Publié le 5 décembre 2024 |
0Pastoralisme d’aujourd’hui : sous les clichés, l’alpage
Oubliez le folklore. Autrefois seul avec son troupeau, le berger est aujourd’hui entouré de nouveaux voisins, parfois fort encombrants, et il doit faire face à des enjeux cruciaux, dont le changement climatique… Plongée dans le pastoralisme, pratique millénaire qui, derrière une image souvent archaïque, est loin d’être figée dans le passé. Jouant un rôle clé pour les milieux naturels qu’il valorise, articulé sur une gestion collective et des espaces partagés, attirant de nouveaux profils et inventant d’autres formes d’élevage, sa mobilité est même d’une indéniable modernité. À condition d’être pleinement connue et reconnue.

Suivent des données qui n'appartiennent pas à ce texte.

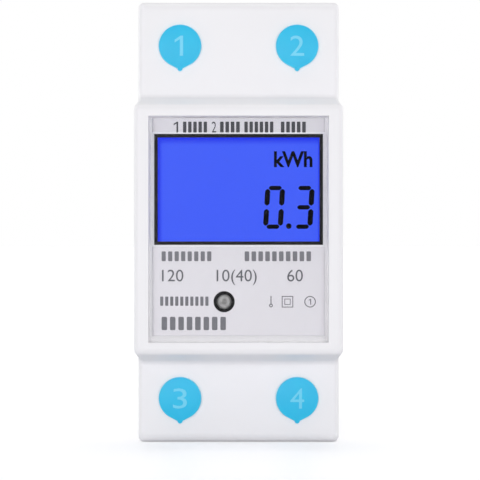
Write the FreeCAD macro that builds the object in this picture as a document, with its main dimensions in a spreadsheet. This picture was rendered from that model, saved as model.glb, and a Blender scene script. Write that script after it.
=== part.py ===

Par Yann Kerveno, pour le 16e numéro de la revue Sesame,
Ce pourrait être une carte postale des temps modernes. Imaginez : un traileur fluo dévalant un sentier de pierres dans un décor de montagne avec, au second plan, un berger et son troupeau de brebis occupées à ratiboiser des prairies. S’il perdure depuis des millénaires en ayant toujours su s’adapter, le pastoralisme n’en est pas moins actuellement confronté à des enjeux majeurs, du changement climatique à la fréquentation des espaces par de nouveaux venus, sans oublier les prédateurs. Mais de quoi parle-t-on exactement ? Jeune retraité, Pascal Grosjean a consacré une grande partie de sa carrière à ce type d’élevage, au point d’avoir assumé la fonction de référent national pastoralisme et chiens de protection au ministère de l’Agriculture. Il avance une définition : « Le pastoralisme, c’est un système économique qui repose sur le prélèvement d’une ressource naturelle et qui est respectueux de celle-ci. C’est-à-dire qu’il est organisé de manière à retrouver l’année suivante le milieu a minima comme il l’avait trouvé en N-1. Il implique des animaux qui bougent pour produire de la viande, du lait, de la laine… Les troupeaux empruntent des milieux qu’ils ont façonnés. »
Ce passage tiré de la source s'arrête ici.